April 27, 2018

Appraisal: Up, Down or Sideways? Sorting Out Recent Cases

This Fried Frank memo reviews recent Delaware appraisal decisions and identifies situations in which Delaware courts are likely to make awards that are lower than the deal price – as well as those in which it isn’t. The memo points out that in recent decisions, the statutory mandate to exclude value arising from the merger itself has strongly influenced the approach to valuation. However, this excerpt points out that the statutory mandate notwithstanding, there are still circumstances in which a Delaware court is likely to make an appraisal award that exceeds the deal price:

Given the new emphasis by practitioners and the Court of Chancery on the statutory mandate to exclude value arising from the merger itself, we expect that, absent legislative change with respect to the mandate or clarification by the Supreme Court, below-the-deal-price results will continue to be seen in arm’s-length merger cases—whether the court (a) views the sale process as having been robust (and thus relies on the deal price-less-synergies) (or even if the court relies on the unaffected market price) or (b) views the sale process as not having been robust (and thus relies on a DCF analysis).

We note, however, that the a below-the-deal-price result in the case of (b) is potentially “incongruous” (as Vice Chancellor Glasscock characterized the result in AOL)—because, intuitively, an appraisal result should be higher than a deal price that resulted from a deficient sale process. For this reason, when the court relies on a DCF analysis due to the sale process for an arm’s-length merger having been less than fully robust (not seriously flawed), we expect that the result typically will be reasonably close to the deal price (as it was in AOL). However, we expect that, when the court views the sale process as having been seriously flawed, the appraisal result may well be above (even significantly above) the deal price.

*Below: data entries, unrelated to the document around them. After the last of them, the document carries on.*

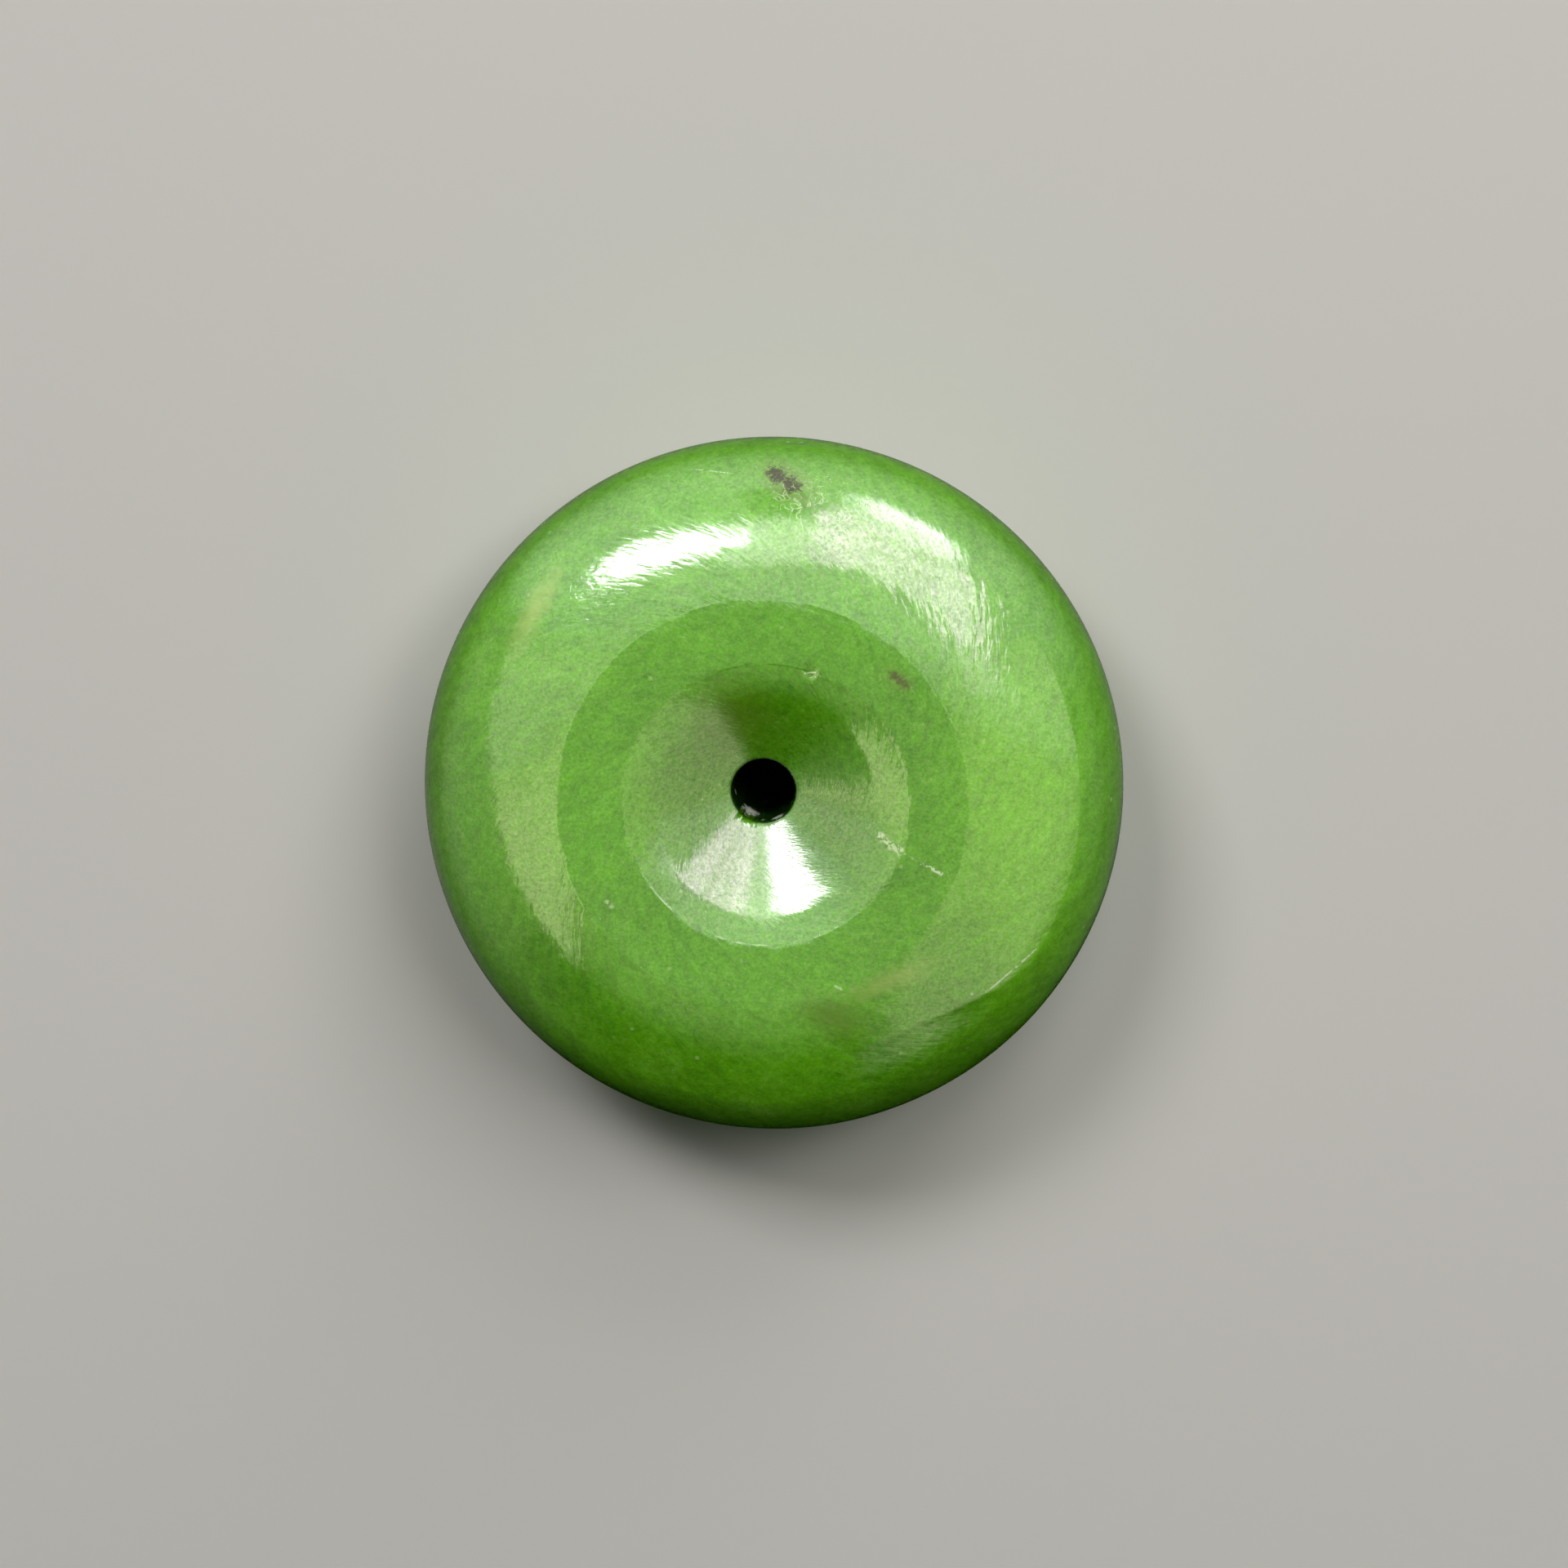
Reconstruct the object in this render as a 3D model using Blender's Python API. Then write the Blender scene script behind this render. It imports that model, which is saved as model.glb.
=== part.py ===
"""Jade donut pendant: one disc of green nephrite, ground round, countersunk from both faces and drilled through.

Metres, +Z up. The disc lies on its underside, and the origin is the centre of that underside.
The profile is worked out in millimetres as slopes, the way the stone was ground:
bore, funnel, eased lip, narrow flat land, domed face, soft shoulder, full round rim.
"""

import math

import bmesh
import bpy
from mathutils import Vector

MM = 0.001

# Overall size
OUTER_R = 13.0  # half the 26 mm diameter
THICKNESS = 9.2
OUT_OF_ROUND = 0.02  # the hand-ground outline is this much over and under its mean radius
LONG_AXIS_DEG = 24.0  # direction in plan of the longer diameter

# Bore, drilled through from the two funnels
BORE_R = 1.15
BORE_LEAD = 0.06  # the mouth's edge is eased over this much radius
BORE_SHIFT = (-0.17, 0.28)  # the drill ran this much off centre, in plan

# Funnel and its eased lip, on each face
FUNNEL_R = 4.0
FUNNEL_SLOPE = 26.5  # degrees from the face
LIP_R = 5.12
LIP_SLOPE_IN = 17.0  # where the lip meets the funnel
LIP_SLOPE = 9.5

# Flat land that the disc rests on, with a slight fall inside it
LAND_IN_R = 5.95
LAND_IN_SLOPE = 5.0
LAND_OUT_R = 7.48

# Domed face, from the land out to the shoulder
DOME_SLOPE_IN = 6.0
SHOULDER_R = 11.35
DOME_SLOPE_OUT = 33.0

# Full round rim, from the shoulder to the widest point
RIM_START_DEG = 41.0

SEGMENTS = 96


def fallen(r_from, r_to, slope_from, slope_to, steps):
    """Heights lost from r_from to r_to where the slope changes evenly, as (radius, drop so far)."""
    points, drop, fine = [], 0.0, 40
    for k in range(steps * fine):
        t = (k + 0.5) / (steps * fine)
        slope = math.radians(slope_from + (slope_to - slope_from) * t)
        drop += math.tan(slope) * abs(r_to - r_from) / (steps * fine)
        if (k + 1) % fine == 0:
            done = (k + 1) / (steps * fine)
            points.append((r_from + (r_to - r_from) * done, drop))
    return points


def inner_half(top):
    """From the land's inner edge down to the bore's mouth, at the upper face."""
    line = [(LAND_IN_R, top)]
    for r_to, slope_from, slope_to, steps in (
        (LIP_R, 0.0, LAND_IN_SLOPE, 2),
        (FUNNEL_R, LIP_SLOPE, LIP_SLOPE_IN, 3),
        (BORE_R + BORE_LEAD, FUNNEL_SLOPE, FUNNEL_SLOPE, 3),
        (BORE_R, 45.0, 80.0, 2),
    ):
        r_from, z = line[-1]
        line += [
            (r, z - drop)
            for r, drop in fallen(r_from, r_to, slope_from, slope_to, steps)
        ]
    return line


def outer_half(top):
    """From the land's outer edge over the dome and shoulder to the widest point, at half height."""
    line = [(LAND_OUT_R, top)]
    line += [
        (r, top - drop)
        for r, drop in fallen(
            LAND_OUT_R, SHOULDER_R, DOME_SLOPE_IN, DOME_SLOPE_OUT, 6
        )
    ]
    shoulder = line[-1][1]
    start = math.radians(RIM_START_DEG)
    steps = 7
    for k in range(1, steps + 1):
        s = start + (math.pi / 2 - start) * k / steps
        across = (math.sin(s) - math.sin(start)) / (1 - math.sin(start))
        line.append(
            (
                SHOULDER_R + (OUTER_R - SHOULDER_R) * across,
                shoulder * math.cos(s) / math.cos(start),
            )
        )
    return line


def profile():
    """The closed outline in the (radius, height) plane about the disc's middle height."""
    top = THICKNESS / 2
    inner, outer = inner_half(top), outer_half(top)
    upper = list(reversed(inner)) + outer  # bore's mouth out to the widest point
    lower = [(r, -z) for r, z in reversed(upper[:-1])]
    return upper + lower


def hand_ground(point):
    """Moves a point of the true turned shape to where the hand-ground one has it."""
    r = math.hypot(point.x, point.y)
    turn = math.atan2(point.y, point.x) - math.radians(LONG_AXIS_DEG)
    outwards = min(1.0, max(0.0, (r - LAND_OUT_R) / (OUTER_R - LAND_OUT_R)))
    inwards = min(1.0, max(0.0, (FUNNEL_R - r) / (FUNNEL_R - BORE_R)))
    stretch = 1 + OUT_OF_ROUND / OUTER_R * math.cos(2 * turn) * outwards
    return Vector(
        (
            point.x * stretch + BORE_SHIFT[0] * inwards,
            point.y * stretch + BORE_SHIFT[1] * inwards,
            point.z,
        )
    )


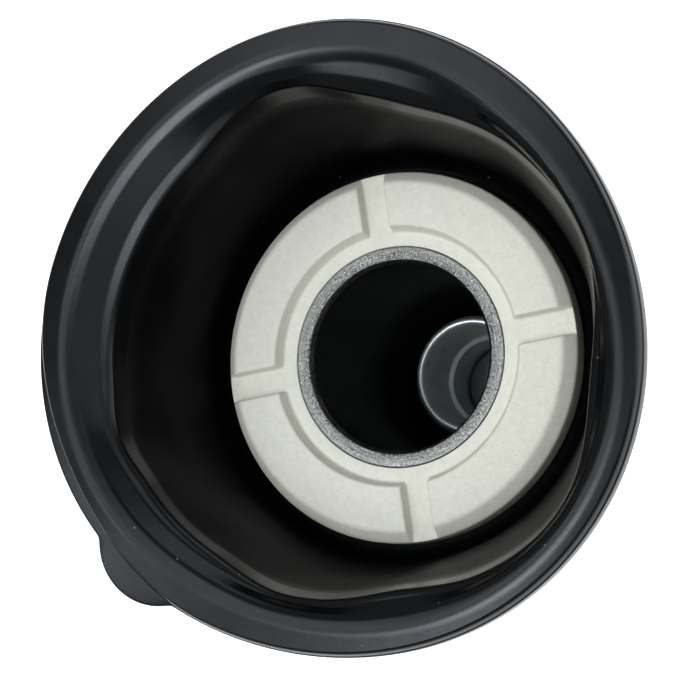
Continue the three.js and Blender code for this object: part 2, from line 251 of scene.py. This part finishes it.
class Nodes:
    """A node material under construction. Its coordinates are millimetres in the object's own frame."""

    def __init__(self, name):
        self.material = bpy.data.materials.new(name)
        self.material.use_nodes = True
        self.tree = self.material.node_tree
        self.shader = self.tree.nodes["Principled BSDF"]
        coordinates = self.add("ShaderNodeTexCoord")
        self.mm = self.vector("SCALE", coordinates.outputs["Object"], Scale=1 / MM)

    def add(self, kind, **settings):
        made = self.tree.nodes.new(kind)
        for key, value in settings.items():
            setattr(made, key, value)
        return made

    def feed(self, node, inputs):
        """Links or sets each of the node's inputs."""
        for key, value in inputs.items():
            socket = node.inputs[key]
            if isinstance(value, bpy.types.NodeSocket):
                self.tree.links.new(value, socket)
            else:
                socket.default_value = value

    def vector(self, operation, *values, **named):
        node = self.add("ShaderNodeVectorMath", operation=operation)
        self.feed(node, {**dict(enumerate(values)), **named})
        return node.outputs[0]

    def math(self, operation, *values):
        node = self.add("ShaderNodeMath", operation=operation)
        self.feed(node, dict(enumerate(values)))
        return node.outputs[0]

    def noise(self, scale, detail=3.0, rough=0.5, at=None, stretch=None):
        at = self.mm if at is None else at
        if stretch:
            at = self.vector("MULTIPLY", at, stretch)
        node = self.add("ShaderNodeTexNoise")
        self.feed(node, {"Vector": at, "Scale": scale, "Detail": detail, "Roughness": rough})
        return node.outputs["Fac"]

    def ramp(self, value, low, high, to_low=0.0, to_high=1.0):
        node = self.add("ShaderNodeMapRange", clamp=True)
        inputs = {"Value": value, "From Min": low, "From Max": high, "To Min": to_low, "To Max": to_high}
        self.feed(node, inputs)
        return node.outputs["Result"]

    def blend(self, share, first, second):
        """Mixes two colours by share."""
        node = self.add("ShaderNodeMix", data_type="RGBA")
        for key, colour in ((6, first), (7, second)):
            self.feed(node, {key: rgba(colour)})
        self.feed(node, {0: share})
        return node.outputs[2]

    def bump(self, height, distance, strength, normal=None):
        """Relief of `height` times `distance` millimetres, on top of `normal`."""
        node = self.add("ShaderNodeBump")
        self.feed(node, {"Height": height, "Distance": distance * MM, "Strength": strength})
        if normal is not None:
            self.feed(node, {"Normal": normal})
        return node.outputs["Normal"]

    def cylindrical(self):
        """Radius and height in millimetres, with the angle between them in turns."""
        split = self.add("ShaderNodeSeparateXYZ")
        self.feed(split, {0: self.mm})
        x, y, z = split.outputs
        radius = self.math("SQRT", self.math("ADD", self.math("MULTIPLY", x, x), self.math("MULTIPLY", y, y)))
        angle = self.math("DIVIDE", self.math("ARCTAN2", y, x), TURN)
        return radius, angle, z

    def grid(self, x, x_scale, y, y_scale):
        """A flat noise place from two values, each with its own scale."""
        node = self.add("ShaderNodeCombineXYZ")
        self.feed(node, {0: self.math("MULTIPLY", x, x_scale), 1: self.math("MULTIPLY", y, y_scale)})
        return node.outputs[0]

    def surface(self, colour, rough, normal=None, metal=0.0, specular=0.5):
        inputs = {
            "Base Color": rgba(colour),
            "Roughness": rough,
            "Metallic": metal,
            "Specular IOR Level": specular,
        }
        if normal is not None:
            inputs["Normal"] = normal
        self.feed(self.shader, inputs)
        return self.material


def rgba(colour):
    return colour if isinstance(colour, bpy.types.NodeSocket) else (*colour, 1)


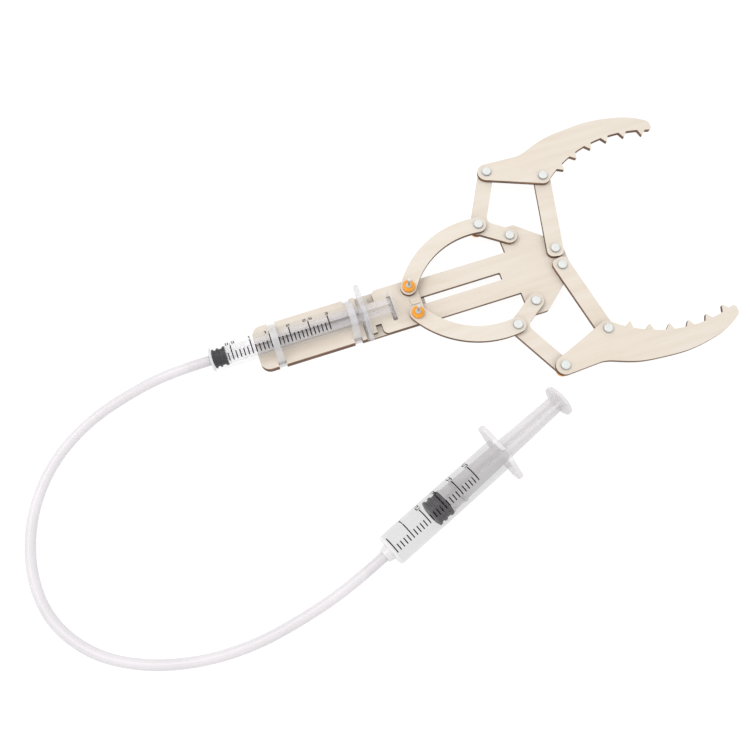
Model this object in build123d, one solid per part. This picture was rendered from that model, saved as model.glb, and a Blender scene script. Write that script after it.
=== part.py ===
from build123d import *
import os
from math import cos, sin, tan, radians, sqrt, atan2, degrees

# Hydraulic gripper arm kit: laser-cut plywood linkage, two syringes and a tube.
# The arm lies flat and works along X.  The design frame has its X axis on the
# arm's centre line and x = 0 at the slider pins; every node is shifted by
# ORIGIN_X and ORIGIN_Y when it is written, so that the origin is the middle
# of the footprint of the arm and the two syringes.  Millimetres, +Z up.
# "left" is the +Y side, "right" the -Y side.

ORIGIN_X = 15.92
ORIGIN_Y = -23.96

# --- plywood and its layers ---------------------------------------------------
PLY = 2.0                 # thickness of every laser-cut sheet
GAP = 0.1                 # air between sheets that slide on each other
Z_BASE = 3.6              # underside of the base plate
Z_LOW = Z_BASE + PLY + GAP          # slider, cranks and front links
Z_HIGH = Z_LOW + PLY + GAP          # push links and jaws
Z_TOP = Z_HIGH + PLY                # face that the upper pin heads sit on
BASE_TOP = Z_BASE + PLY

# --- linkage pivots, left side, arm fully open -------------------------------------
SLIDER_PIN = (0.0, 6.4)
CRANK_PIVOT = (52.0, 16.7)
ELBOW = (39.8, 25.4)
JAW_REAR = (52.6, 49.3)
JAW_FRONT = (76.6, 39.4)
LINK_PIVOT = (69.4, 4.3)
CRANK_HALF = 3.5          # half width of the crank's two arms
PUSH_HALF = 3.6           # half width of the curved push link
PUSH_SAGITTA = 6.6        # how far the push link bows away from its chord
LINK_HALF = 3.8           # half width of the straight front link
ROUND_A = 4.1             # round of the jaw about its rear pin
ROUND_B = 3.8             # round of the jaw about its front pin

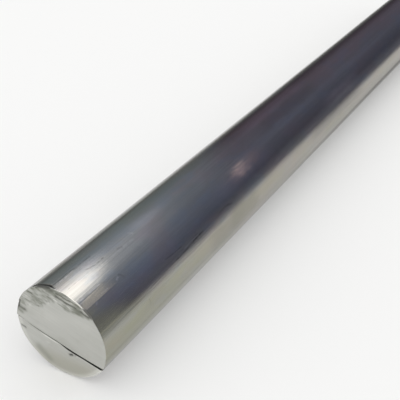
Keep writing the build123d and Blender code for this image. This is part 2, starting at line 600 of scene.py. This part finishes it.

Because DCF analysis can produce a very wide range of results depending on the inputs selected, the memo points out that it should result in a premium to the deal price if the amount by which the price undervalues the company exceeds the value of merger synergies excluded in the DCF analysis. For that same reason, the memo says that appraisal results in non-arm’s-length merger cases generally will continue to be above the deal price.